Idaho's Food Scene
(page 11 of 12)
Hunting the elusive morel
Meet me where the sun doesn’t shine. In spring, I’ll be 3,000 feet up, popping my wrinkled head out of soil that’s just right. By July, strap on your hiking boots and hasten the chase; I’ll be 10,000 feet up, hiding among the pine needles. Unless, of course, I just don’t feel like it.
Thus speaks the mysterious morel. For Idaho’s eager mushroom hunters, the morel provides one of nature’s ultimate scavenger hunts, a quest that can start in Boise and finish three months later, panting and tired, in the Sawtooth’s alpine lakes. Now that is an epic fungus hunt.
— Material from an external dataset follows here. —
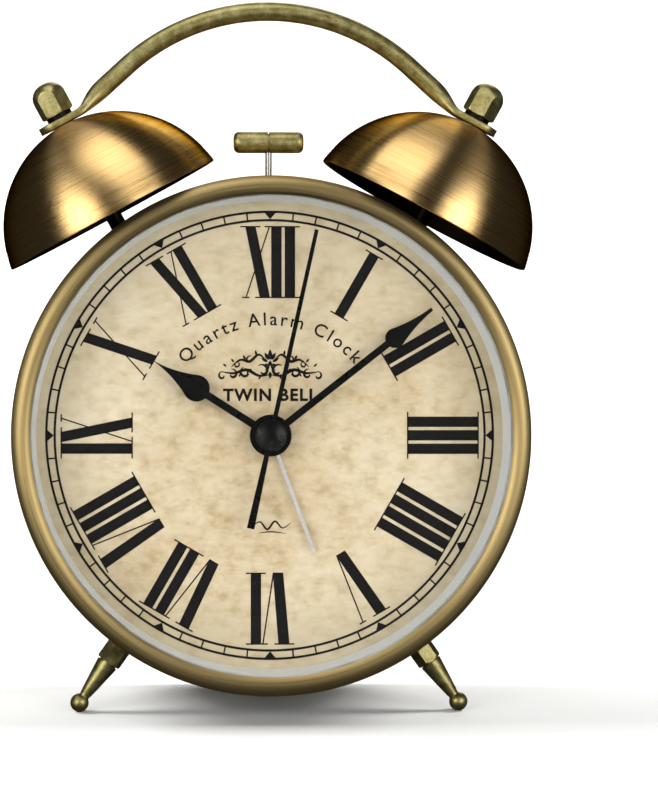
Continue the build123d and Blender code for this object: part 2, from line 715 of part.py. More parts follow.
crank = 1.4
with BuildPart() as cam_gear:
    add_gear(7.5, 50, bracket_front + 0.3, bracket_front + 1.1, cam_at)
    add_disc(0.8 + fit, bracket_front + 0.3, bracket_front + 1.1, cam_at, Mode.SUBTRACT)
    add_disc(0.55, bracket_front + 1.1, bracket_front + 1.7, (cam_at[0], cam_at[1] + crank + 0.2))
write(cam_gear, "cam_gear")

with BuildPart() as hammer_pivot_pin:
    add_disc(pin_radius, bracket_front - 1.0, 2.4, (0, hammer_pivot))
    add_disc(1.8, 1.8, 2.4, (0, hammer_pivot))
write(hammer_pivot_pin, "hammer_pivot_pin")

rod_radius, rod_start = 0.7, 41.0
with BuildPart() as hammer_lever:
    add_disc(2.3, -9.6, 1.6, (0, hammer_pivot))
    add_block(3.4, 9.5, -1.6, 1.6, (0, hammer_pivot + 4.0))
    add_block(5.4, 15.4, -9.6, -8.4, (0, hammer_pivot - 6.6), corner=0.8)
    add_block(1.7, 7.0, -9.6, -8.4, (0, hammer_pivot - 9.5), mode=Mode.SUBTRACT)
    add_disc(pin_radius + fit, -9.6, 1.6, (0, hammer_pivot), Mode.SUBTRACT)
    with BuildSketch(Plane(clock.from_local_coords(Vector(0, rod_start, 0)), x_dir=(1, 0, 0), z_dir=UPWARD)):
        Circle(rod_radius)
    extrude(amount=10, mode=Mode.SUBTRACT)
write(hammer_lever, "hammer_lever")

with BuildPart() as hammer_rod:
    with BuildSketch(Plane(clock.from_local_coords(Vector(0, rod_start, 0)), x_dir=(1, 0, 0), z_dir=UPWARD)):
        Circle(rod_radius)
    extrude(amount=hammer_head_z - 0.6 - rod_start)
write(hammer_rod, "hammer_rod")

with BuildPart() as hammer_head:
    head_start = clock.from_local_coords(Vector(-hammer_length / 2, hammer_head_z, 0))
    half = hammer_length / 2
    with BuildSketch(Plane(head_start, x_dir=UPWARD, z_dir=-TO_FRONT)):
        with BuildLine():
            Polyline(
                (0, 0),
                (1.5, 0),
                (2.3, 0.9),
                (2.3, half - 0.2),
                (2.05, half - 0.2),
                (2.05, half + 0.2),
                (2.3, half + 0.2),
                (2.3, hammer_length - 0.9),
                (1.5, hammer_length),
                (0, hammer_length),
                close=True,
            )
        make_face()
    revolve(axis=Axis(head_start, (1, 0, 0)))
    with BuildSketch(Plane(clock.from_local_coords(Vector(0, rod_start, 0)), x_dir=(1, 0, 0), z_dir=UPWARD)):
        Circle(rod_radius)
    extrude(amount=hammer_head_z - 0.6 - rod_start, mode=Mode.SUBTRACT)
write(hammer_head, "hammer_head")
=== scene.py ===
import json
import math

import bmesh
import bpy
import numpy as np
from mathutils import Matrix, Vector


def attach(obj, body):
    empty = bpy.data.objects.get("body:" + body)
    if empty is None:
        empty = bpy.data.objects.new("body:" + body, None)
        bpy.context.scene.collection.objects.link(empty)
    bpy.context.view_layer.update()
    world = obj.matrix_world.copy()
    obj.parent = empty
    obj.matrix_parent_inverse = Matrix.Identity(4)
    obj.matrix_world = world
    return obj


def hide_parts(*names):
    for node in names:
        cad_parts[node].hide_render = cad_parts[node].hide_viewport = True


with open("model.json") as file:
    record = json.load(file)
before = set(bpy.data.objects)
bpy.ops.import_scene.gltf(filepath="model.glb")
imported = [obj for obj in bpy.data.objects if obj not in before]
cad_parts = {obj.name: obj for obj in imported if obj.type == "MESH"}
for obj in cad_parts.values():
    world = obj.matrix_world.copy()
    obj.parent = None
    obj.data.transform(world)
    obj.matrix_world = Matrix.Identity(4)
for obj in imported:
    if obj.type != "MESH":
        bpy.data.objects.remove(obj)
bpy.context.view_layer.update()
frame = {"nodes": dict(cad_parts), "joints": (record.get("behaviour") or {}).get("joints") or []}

# ---- Where the clock stands --------------------------------------------------------------------
# The clock leans back on its feet, so its pieces are placed in the clock's own directions: across to
# the right, up along the dial, and out of the dial towards the viewer. The hands turn about the last.
joints = {joint["name"]: joint for joint in frame["joints"]}
out = -np.array(joints["minute_spin"]["axis"], float)
across = np.array([1.0, 0.0, 0.0])
up = np.cross(out, across)
on_axis = np.array(joints["minute_spin"]["pos_m"], float)
hammer_pin = np.array(joints["hammer_swing"]["pos_m"], float)
heart = on_axis + out * np.dot(hammer_pin - on_axis, out)
lean = math.atan2(up[1], up[2])
MM = 0.001


def place(x, z, front):
    """A point of the clock: x across, z up and front out of the dial, in mm, from the heart, which is
    the point of the hands' axis that lies in the plane of the bells."""
    x, z, front = np.broadcast_arrays(x, z, front)
    return heart + MM * (x[..., None] * across + z[..., None] * up + front[..., None] * out)


# ---- Table, backdrop, light and camera ---------------------------------------------------------
# The clock stands on a pale sweep that curves up behind it. Two soft lamps stand left and right of the
# viewer, so the brushed metal shows two bright lobes, and weaker ones stand above and behind.
def linear(code):
    """An sRGB hex colour as linear light: c/12.92 below 0.04045, else ((c + 0.055)/1.055)^2.4."""
    parts = [int(code[i : i + 2], 16) / 255 for i in (1, 3, 5)]
    return tuple(c / 12.92 if c <= 0.04045 else ((c + 0.055) / 1.055) ** 2.4 for c in parts) + (1.0,)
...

Kathy Richmond, of the Southern Idaho Mycological Association, has some advice. “Shady areas on north or east facing slopes are good starting places,” she said. “The first year after a forest fire will create a flush of morels, but that will drop off precipitously the following years as the soil’s nutrients will be largely used up.” Richmond has found morels where the water meets sand along the Salmon River and in various spots along the Big Wood River. But morels are happiest amid wood debris and trees, which means a new layer of mulch around a downtown apartment complex may yield surprises.
Those curious souls who love being outside and getting filthy should begin hunting in the south Wood River Valley in late May, especially after a rainfall. With eyes earthward, you may look up at some point and realize you are completely lost. Recruit a partner and identify landmarks, or maybe work on your whistling. You won’t want to be lost in the woods with nothing but your stash of raw mushrooms for sustenance; morels should always be cooked.
Richmond said hunters should learn to distinguish between blond and black edible varieties (Morchella esculenta and Morchella elata, respectively), as well as false morels, which can accumulate dangerous toxins in the human body. For the novice hunter, she recommended hauling along a copy of Peterson’s Field Guide to Mushrooms.
Complete your morel spirit quest by cooking and devouring these earthy delights. Rise them thoroughly first and, if you have a real bounty, try drying them. Some morel fans believe that dehydrated morels are even more flavorful.